▶ **Task statement**
Reproduce the listing below without any change.

▶ **Listed entries**
_ _ _ _

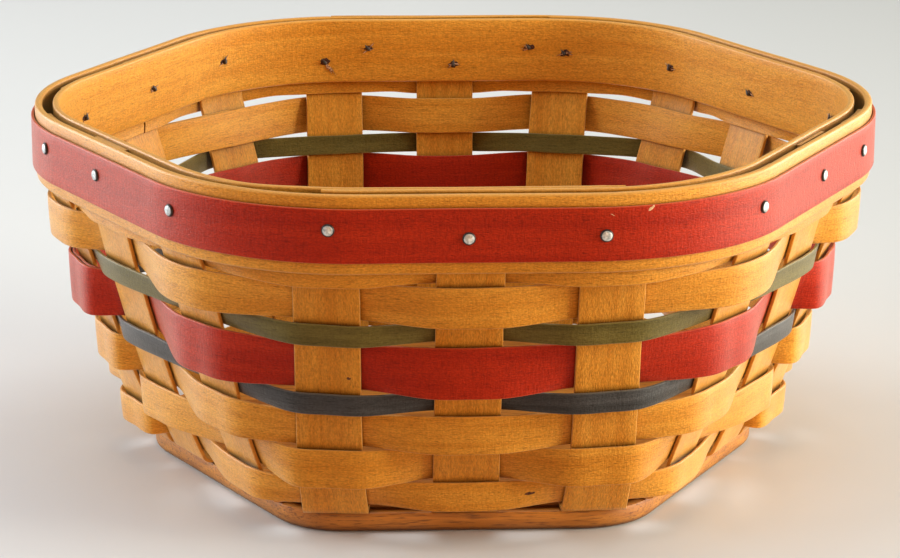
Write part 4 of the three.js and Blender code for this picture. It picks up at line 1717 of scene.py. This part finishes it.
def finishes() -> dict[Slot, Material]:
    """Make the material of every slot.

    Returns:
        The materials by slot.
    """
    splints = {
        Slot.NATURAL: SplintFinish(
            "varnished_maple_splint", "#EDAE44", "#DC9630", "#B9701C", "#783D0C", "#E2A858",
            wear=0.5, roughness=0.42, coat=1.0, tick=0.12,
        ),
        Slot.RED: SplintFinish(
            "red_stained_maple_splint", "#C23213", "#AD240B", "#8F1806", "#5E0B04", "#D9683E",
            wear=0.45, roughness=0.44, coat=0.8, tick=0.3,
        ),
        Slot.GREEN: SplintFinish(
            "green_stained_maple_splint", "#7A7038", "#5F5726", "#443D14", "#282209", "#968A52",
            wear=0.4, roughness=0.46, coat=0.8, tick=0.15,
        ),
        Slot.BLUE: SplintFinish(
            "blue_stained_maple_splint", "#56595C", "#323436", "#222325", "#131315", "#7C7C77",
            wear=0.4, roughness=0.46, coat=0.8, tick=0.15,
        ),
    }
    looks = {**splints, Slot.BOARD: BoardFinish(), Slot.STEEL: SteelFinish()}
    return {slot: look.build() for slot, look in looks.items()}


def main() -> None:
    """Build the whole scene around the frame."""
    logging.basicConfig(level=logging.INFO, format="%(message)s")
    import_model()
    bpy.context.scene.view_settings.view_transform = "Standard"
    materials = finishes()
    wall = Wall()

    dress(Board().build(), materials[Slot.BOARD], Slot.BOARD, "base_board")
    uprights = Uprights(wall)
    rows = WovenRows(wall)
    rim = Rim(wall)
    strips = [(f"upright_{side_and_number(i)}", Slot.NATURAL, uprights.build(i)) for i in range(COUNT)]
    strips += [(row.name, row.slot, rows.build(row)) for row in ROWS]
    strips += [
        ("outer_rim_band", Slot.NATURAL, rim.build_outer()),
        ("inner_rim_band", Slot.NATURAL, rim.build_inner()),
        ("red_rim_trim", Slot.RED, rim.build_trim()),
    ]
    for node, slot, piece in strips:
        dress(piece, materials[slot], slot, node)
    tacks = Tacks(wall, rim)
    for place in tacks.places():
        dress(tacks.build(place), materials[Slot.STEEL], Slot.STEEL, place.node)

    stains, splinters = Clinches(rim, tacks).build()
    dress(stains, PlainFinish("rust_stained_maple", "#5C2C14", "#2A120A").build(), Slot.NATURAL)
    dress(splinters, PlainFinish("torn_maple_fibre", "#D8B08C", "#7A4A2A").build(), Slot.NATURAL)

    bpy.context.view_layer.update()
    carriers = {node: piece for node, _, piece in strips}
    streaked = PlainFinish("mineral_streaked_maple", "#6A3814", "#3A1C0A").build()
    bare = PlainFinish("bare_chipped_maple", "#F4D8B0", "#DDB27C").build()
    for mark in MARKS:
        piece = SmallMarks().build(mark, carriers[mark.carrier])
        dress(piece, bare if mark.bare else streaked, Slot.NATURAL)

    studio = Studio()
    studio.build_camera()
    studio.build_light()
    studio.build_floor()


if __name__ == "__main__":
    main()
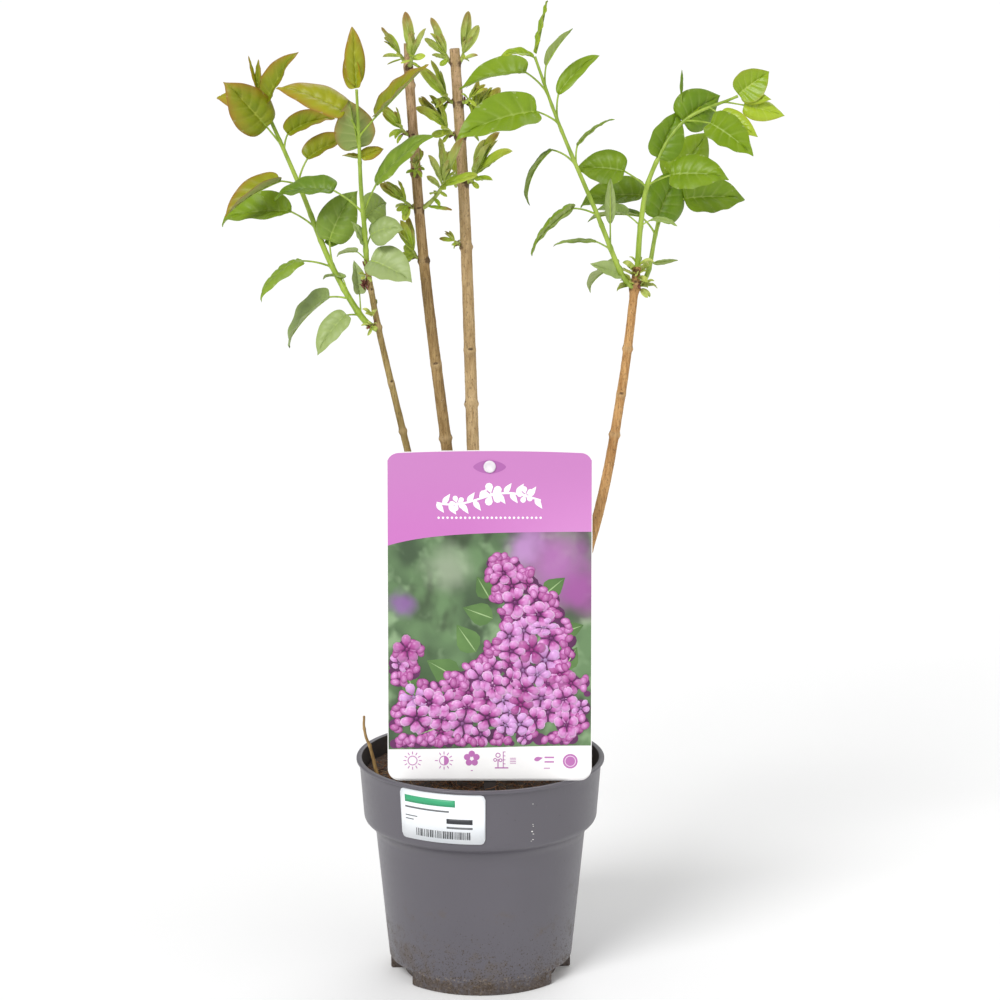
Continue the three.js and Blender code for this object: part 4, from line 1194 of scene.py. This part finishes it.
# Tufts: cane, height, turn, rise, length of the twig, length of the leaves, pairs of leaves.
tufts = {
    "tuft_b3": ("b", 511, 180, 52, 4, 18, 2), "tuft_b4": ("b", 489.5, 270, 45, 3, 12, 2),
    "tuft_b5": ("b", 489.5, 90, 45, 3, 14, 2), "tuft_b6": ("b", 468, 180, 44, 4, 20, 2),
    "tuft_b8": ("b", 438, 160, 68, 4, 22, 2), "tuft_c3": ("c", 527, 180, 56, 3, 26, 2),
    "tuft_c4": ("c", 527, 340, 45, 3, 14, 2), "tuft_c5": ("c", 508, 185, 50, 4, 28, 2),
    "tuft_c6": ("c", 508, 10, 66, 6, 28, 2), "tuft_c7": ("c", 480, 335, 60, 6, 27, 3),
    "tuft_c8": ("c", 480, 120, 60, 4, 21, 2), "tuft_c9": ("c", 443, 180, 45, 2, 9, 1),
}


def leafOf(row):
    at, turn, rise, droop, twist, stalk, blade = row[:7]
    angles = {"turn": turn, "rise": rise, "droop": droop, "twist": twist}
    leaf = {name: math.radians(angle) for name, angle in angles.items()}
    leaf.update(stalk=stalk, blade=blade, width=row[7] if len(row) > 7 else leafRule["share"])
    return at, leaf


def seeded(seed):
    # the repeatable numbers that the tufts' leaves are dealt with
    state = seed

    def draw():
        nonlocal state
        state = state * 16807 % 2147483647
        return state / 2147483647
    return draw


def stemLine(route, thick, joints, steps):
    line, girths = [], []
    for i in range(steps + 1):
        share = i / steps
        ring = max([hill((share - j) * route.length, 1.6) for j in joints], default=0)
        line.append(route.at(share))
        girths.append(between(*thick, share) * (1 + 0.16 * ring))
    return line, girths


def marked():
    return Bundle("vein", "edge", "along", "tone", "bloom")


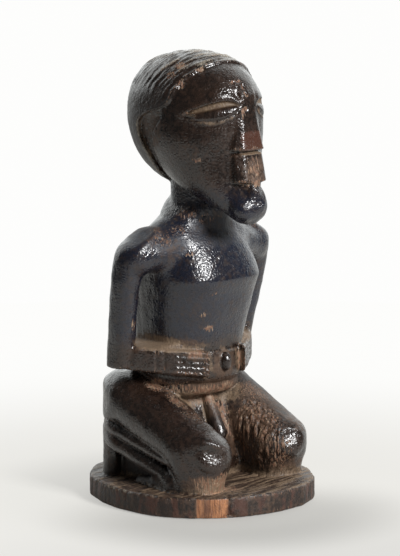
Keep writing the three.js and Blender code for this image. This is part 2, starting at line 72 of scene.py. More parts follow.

_ _ _ _

▶ **Complete output**
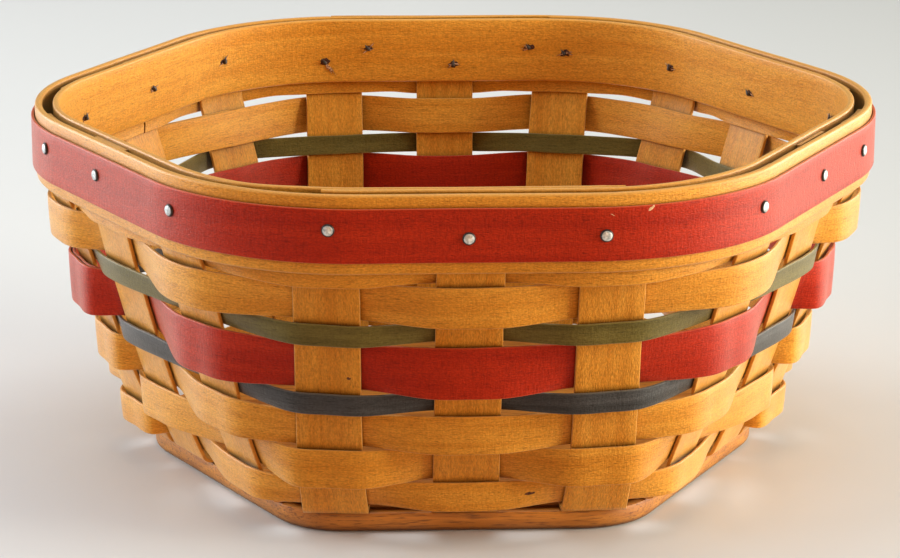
Write part 4 of the three.js and Blender code for this picture. It picks up at line 1717 of scene.py. This part finishes it.
def finishes() -> dict[Slot, Material]:
    """Make the material of every slot.

    Returns:
        The materials by slot.
    """
    splints = {
        Slot.NATURAL: SplintFinish(
            "varnished_maple_splint", "#EDAE44", "#DC9630", "#B9701C", "#783D0C", "#E2A858",
            wear=0.5, roughness=0.42, coat=1.0, tick=0.12,
        ),
        Slot.RED: SplintFinish(
            "red_stained_maple_splint", "#C23213", "#AD240B", "#8F1806", "#5E0B04", "#D9683E",
            wear=0.45, roughness=0.44, coat=0.8, tick=0.3,
        ),
        Slot.GREEN: SplintFinish(
            "green_stained_maple_splint", "#7A7038", "#5F5726", "#443D14", "#282209", "#968A52",
            wear=0.4, roughness=0.46, coat=0.8, tick=0.15,
        ),
        Slot.BLUE: SplintFinish(
            "blue_stained_maple_splint", "#56595C", "#323436", "#222325", "#131315", "#7C7C77",
            wear=0.4, roughness=0.46, coat=0.8, tick=0.15,
        ),
    }
    looks = {**splints, Slot.BOARD: BoardFinish(), Slot.STEEL: SteelFinish()}
    return {slot: look.build() for slot, look in looks.items()}


def main() -> None:
    """Build the whole scene around the frame."""
    logging.basicConfig(level=logging.INFO, format="%(message)s")
    import_model()
    bpy.context.scene.view_settings.view_transform = "Standard"
    materials = finishes()
    wall = Wall()

    dress(Board().build(), materials[Slot.BOARD], Slot.BOARD, "base_board")
    uprights = Uprights(wall)
    rows = WovenRows(wall)
    rim = Rim(wall)
    strips = [(f"upright_{side_and_number(i)}", Slot.NATURAL, uprights.build(i)) for i in range(COUNT)]
    strips += [(row.name, row.slot, rows.build(row)) for row in ROWS]
    strips += [
        ("outer_rim_band", Slot.NATURAL, rim.build_outer()),
        ("inner_rim_band", Slot.NATURAL, rim.build_inner()),
        ("red_rim_trim", Slot.RED, rim.build_trim()),
    ]
    for node, slot, piece in strips:
        dress(piece, materials[slot], slot, node)
    tacks = Tacks(wall, rim)
    for place in tacks.places():
        dress(tacks.build(place), materials[Slot.STEEL], Slot.STEEL, place.node)

    stains, splinters = Clinches(rim, tacks).build()
    dress(stains, PlainFinish("rust_stained_maple", "#5C2C14", "#2A120A").build(), Slot.NATURAL)
    dress(splinters, PlainFinish("torn_maple_fibre", "#D8B08C", "#7A4A2A").build(), Slot.NATURAL)

    bpy.context.view_layer.update()
    carriers = {node: piece for node, _, piece in strips}
    streaked = PlainFinish("mineral_streaked_maple", "#6A3814", "#3A1C0A").build()
    bare = PlainFinish("bare_chipped_maple", "#F4D8B0", "#DDB27C").build()
    for mark in MARKS:
        piece = SmallMarks().build(mark, carriers[mark.carrier])
        dress(piece, bare if mark.bare else streaked, Slot.NATURAL)

    studio = Studio()
    studio.build_camera()
    studio.build_light()
    studio.build_floor()


if __name__ == "__main__":
    main()
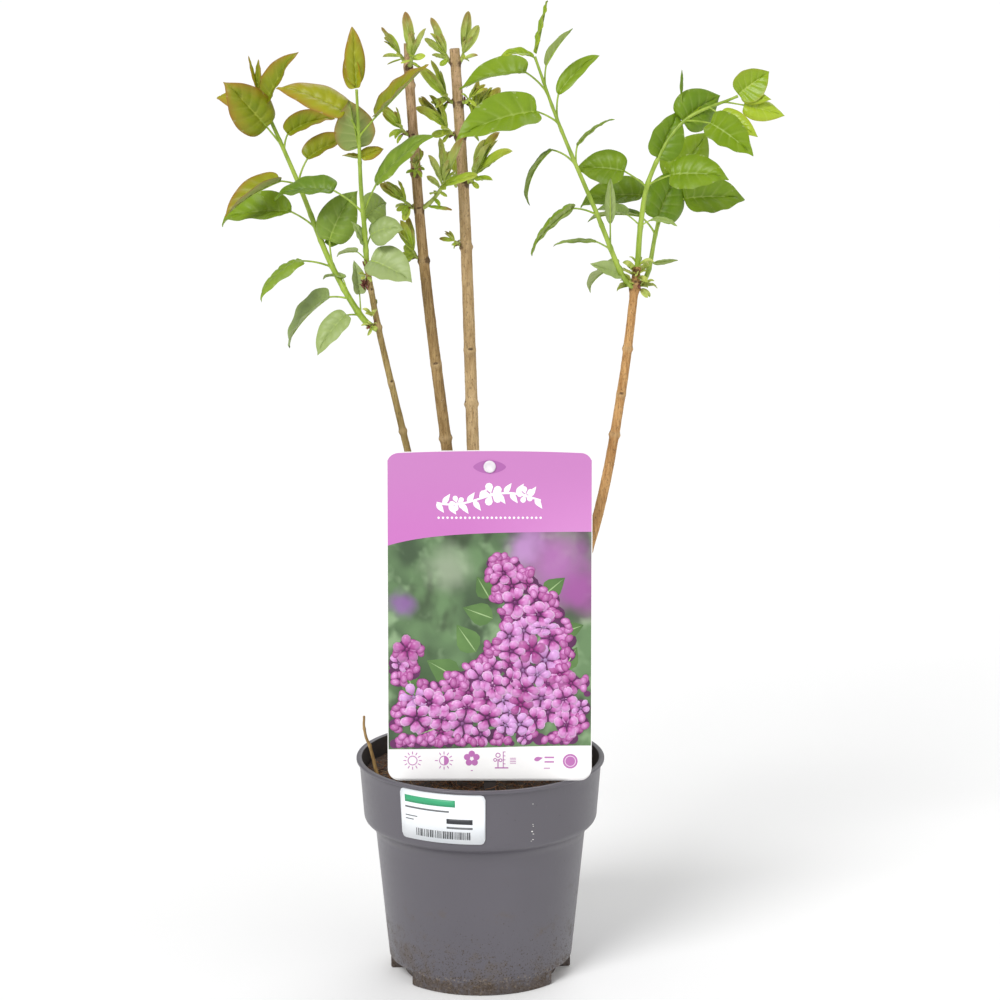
Continue the three.js and Blender code for this object: part 4, from line 1194 of scene.py. This part finishes it.
# Tufts: cane, height, turn, rise, length of the twig, length of the leaves, pairs of leaves.
tufts = {
    "tuft_b3": ("b", 511, 180, 52, 4, 18, 2), "tuft_b4": ("b", 489.5, 270, 45, 3, 12, 2),
    "tuft_b5": ("b", 489.5, 90, 45, 3, 14, 2), "tuft_b6": ("b", 468, 180, 44, 4, 20, 2),
    "tuft_b8": ("b", 438, 160, 68, 4, 22, 2), "tuft_c3": ("c", 527, 180, 56, 3, 26, 2),
    "tuft_c4": ("c", 527, 340, 45, 3, 14, 2), "tuft_c5": ("c", 508, 185, 50, 4, 28, 2),
    "tuft_c6": ("c", 508, 10, 66, 6, 28, 2), "tuft_c7": ("c", 480, 335, 60, 6, 27, 3),
    "tuft_c8": ("c", 480, 120, 60, 4, 21, 2), "tuft_c9": ("c", 443, 180, 45, 2, 9, 1),
}


def leafOf(row):
    at, turn, rise, droop, twist, stalk, blade = row[:7]
    angles = {"turn": turn, "rise": rise, "droop": droop, "twist": twist}
    leaf = {name: math.radians(angle) for name, angle in angles.items()}
    leaf.update(stalk=stalk, blade=blade, width=row[7] if len(row) > 7 else leafRule["share"])
    return at, leaf


def seeded(seed):
    # the repeatable numbers that the tufts' leaves are dealt with
    state = seed

    def draw():
        nonlocal state
        state = state * 16807 % 2147483647
        return state / 2147483647
    return draw


def stemLine(route, thick, joints, steps):
    line, girths = [], []
    for i in range(steps + 1):
        share = i / steps
        ring = max([hill((share - j) * route.length, 1.6) for j in joints], default=0)
        line.append(route.at(share))
        girths.append(between(*thick, share) * (1 + 0.16 * ring))
    return line, girths


def marked():
    return Bundle("vein", "edge", "along", "tone", "bloom")


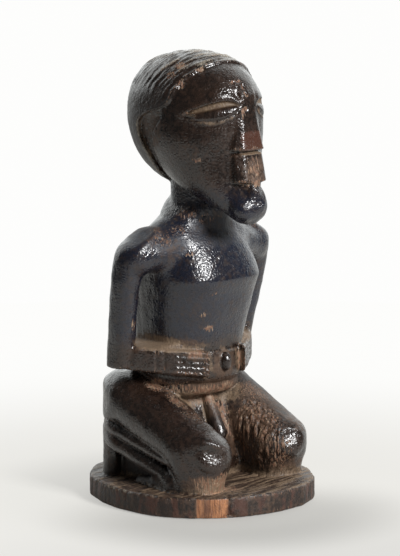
Keep writing the three.js and Blender code for this image. This is part 2, starting at line 72 of scene.py. More parts follow.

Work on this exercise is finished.